James Carter Organ Trio, At The Crossroads (EmArcy)

The gregarious saxophonist James Carter seems to get most earthy and exuberant with his organ trio, which he formed more than 10 years ago. The core band, with B3 player Gerard Gibbs and drummer Leonard King Jr., is augmented by guitar, vocals and/or horn section on five tracks. Among the many treats: the way Carter cuts loose on “My Whole Life Through,” which was written by veteran B3 player Sarah McLahler and guitarist Eddie Durham, as well as Julius Hemphill’s “The Hard Blues” and Big Maybelle’s “Ramblin’ Blues.”

Cinque, Catch A Corner (Alma)

This quintet, anchored by B3 player Joey DeFrancesco, includes drummer Steve Gadd and three fine Canadian players - bassist Peter Cardinali, pianist Robi Batos and saxophonist John Johnson. The band collaborated in writing six of the eight tracks, adding Cedar Walton’s classic “Bolivia” and Paul Simon’s “Still Crazy After All These Years” to close things out. It’s soulful and impressive. At varying points, it’s bluesy, gritty, warm, subtle and soulful. There’s a lot to love.

Brian Charette, Music for Organ Sextette (SteepleChase)

There’s a modernist/ classical music approach here, with Charette’s B3 holding its own amid a bright and ambitious horn section and added propulsion from drummer Jochen Rueckert. The horn choir is solid, with Jay Collins on flute, Mike DiRubbo on alto sax, Joel Frahm on tenor sax and John Ellis on bass clarinet. Charette’s writing is clever and whimsical. Dig, for example, “Fugue for Kathleen Anne/Ex-Girlfriend Variations” and “The Elvira Pacifier.” “Prayer for an Agnostic” ironically is one of the most soulful tracks. “Late Night TV” and “Tambourine” are the most robust.

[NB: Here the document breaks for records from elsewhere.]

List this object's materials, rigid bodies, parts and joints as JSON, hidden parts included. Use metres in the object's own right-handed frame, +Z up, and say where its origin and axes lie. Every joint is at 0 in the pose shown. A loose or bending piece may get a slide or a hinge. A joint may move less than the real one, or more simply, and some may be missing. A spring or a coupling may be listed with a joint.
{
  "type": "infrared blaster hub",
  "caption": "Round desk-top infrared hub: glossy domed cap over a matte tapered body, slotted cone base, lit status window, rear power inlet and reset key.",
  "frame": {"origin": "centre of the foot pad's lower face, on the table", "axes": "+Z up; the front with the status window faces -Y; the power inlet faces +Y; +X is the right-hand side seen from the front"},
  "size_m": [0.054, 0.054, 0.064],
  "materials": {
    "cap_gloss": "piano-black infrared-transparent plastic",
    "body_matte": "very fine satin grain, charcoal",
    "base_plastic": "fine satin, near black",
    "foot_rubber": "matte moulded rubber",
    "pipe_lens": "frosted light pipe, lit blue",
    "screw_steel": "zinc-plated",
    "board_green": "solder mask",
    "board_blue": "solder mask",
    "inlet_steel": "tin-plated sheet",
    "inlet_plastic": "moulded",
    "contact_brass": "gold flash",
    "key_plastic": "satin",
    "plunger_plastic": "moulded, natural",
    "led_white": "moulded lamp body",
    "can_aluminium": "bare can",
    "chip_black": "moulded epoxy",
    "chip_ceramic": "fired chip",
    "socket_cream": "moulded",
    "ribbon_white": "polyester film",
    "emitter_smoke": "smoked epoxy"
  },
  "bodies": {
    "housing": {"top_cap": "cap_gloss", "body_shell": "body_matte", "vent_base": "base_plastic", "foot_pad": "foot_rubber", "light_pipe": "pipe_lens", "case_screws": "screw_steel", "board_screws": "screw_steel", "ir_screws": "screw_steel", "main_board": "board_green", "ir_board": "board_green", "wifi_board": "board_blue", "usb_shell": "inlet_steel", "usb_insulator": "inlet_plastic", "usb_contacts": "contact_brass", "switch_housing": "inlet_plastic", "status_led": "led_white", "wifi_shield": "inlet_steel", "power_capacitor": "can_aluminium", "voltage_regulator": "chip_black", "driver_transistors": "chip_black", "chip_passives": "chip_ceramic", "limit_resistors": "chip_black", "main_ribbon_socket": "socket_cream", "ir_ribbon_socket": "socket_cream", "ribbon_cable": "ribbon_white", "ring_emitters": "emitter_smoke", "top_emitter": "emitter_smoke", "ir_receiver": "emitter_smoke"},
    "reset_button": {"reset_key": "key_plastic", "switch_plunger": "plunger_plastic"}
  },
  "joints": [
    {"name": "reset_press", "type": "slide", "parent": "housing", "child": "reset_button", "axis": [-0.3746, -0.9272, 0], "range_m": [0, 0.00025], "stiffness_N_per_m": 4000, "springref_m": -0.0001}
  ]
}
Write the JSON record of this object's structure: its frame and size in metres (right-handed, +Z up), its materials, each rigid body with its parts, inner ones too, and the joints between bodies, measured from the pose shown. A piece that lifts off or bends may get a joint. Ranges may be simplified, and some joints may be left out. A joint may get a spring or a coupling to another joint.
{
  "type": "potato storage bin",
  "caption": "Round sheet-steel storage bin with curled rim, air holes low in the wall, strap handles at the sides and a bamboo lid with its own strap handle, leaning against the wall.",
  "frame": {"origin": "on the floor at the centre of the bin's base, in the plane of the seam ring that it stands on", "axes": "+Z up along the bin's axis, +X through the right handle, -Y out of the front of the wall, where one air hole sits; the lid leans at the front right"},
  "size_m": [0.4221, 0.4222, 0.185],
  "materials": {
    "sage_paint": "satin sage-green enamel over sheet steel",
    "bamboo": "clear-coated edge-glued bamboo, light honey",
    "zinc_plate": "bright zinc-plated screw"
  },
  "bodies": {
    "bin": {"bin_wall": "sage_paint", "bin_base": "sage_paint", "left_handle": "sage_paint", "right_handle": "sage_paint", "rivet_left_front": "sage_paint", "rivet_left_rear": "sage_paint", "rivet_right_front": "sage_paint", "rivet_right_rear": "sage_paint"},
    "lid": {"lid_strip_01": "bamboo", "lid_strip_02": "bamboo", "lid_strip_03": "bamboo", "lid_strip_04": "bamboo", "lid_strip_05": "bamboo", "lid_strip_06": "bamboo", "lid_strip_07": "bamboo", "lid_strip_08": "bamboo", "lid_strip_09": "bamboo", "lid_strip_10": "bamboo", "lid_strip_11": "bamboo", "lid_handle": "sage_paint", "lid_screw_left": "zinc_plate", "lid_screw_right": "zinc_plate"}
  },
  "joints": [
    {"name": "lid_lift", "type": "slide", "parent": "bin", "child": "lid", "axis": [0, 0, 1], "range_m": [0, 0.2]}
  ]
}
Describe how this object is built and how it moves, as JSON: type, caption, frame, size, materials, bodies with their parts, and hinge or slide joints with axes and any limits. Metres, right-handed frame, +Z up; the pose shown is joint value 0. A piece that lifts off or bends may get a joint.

Bob Sheppard, Close Your Eyes (BFM Jazz)

Keyboard players Alan Pasqua and John Beasley use the B3 to great effect on one track apiece on reed player Bob Sheppard’s latest project. Paasqua’s organ work helps set the agenda on the the title track opener, while Beasley cuts loose on Joe Henderson’s “Gazelle.” The CD is a terrific showcase for Sheppard’s instrumental versatility and solid sound. Other key players include trumpeter Alex Sipiagin, guitarist Larry Koonse and drummer Antonio Sanchez.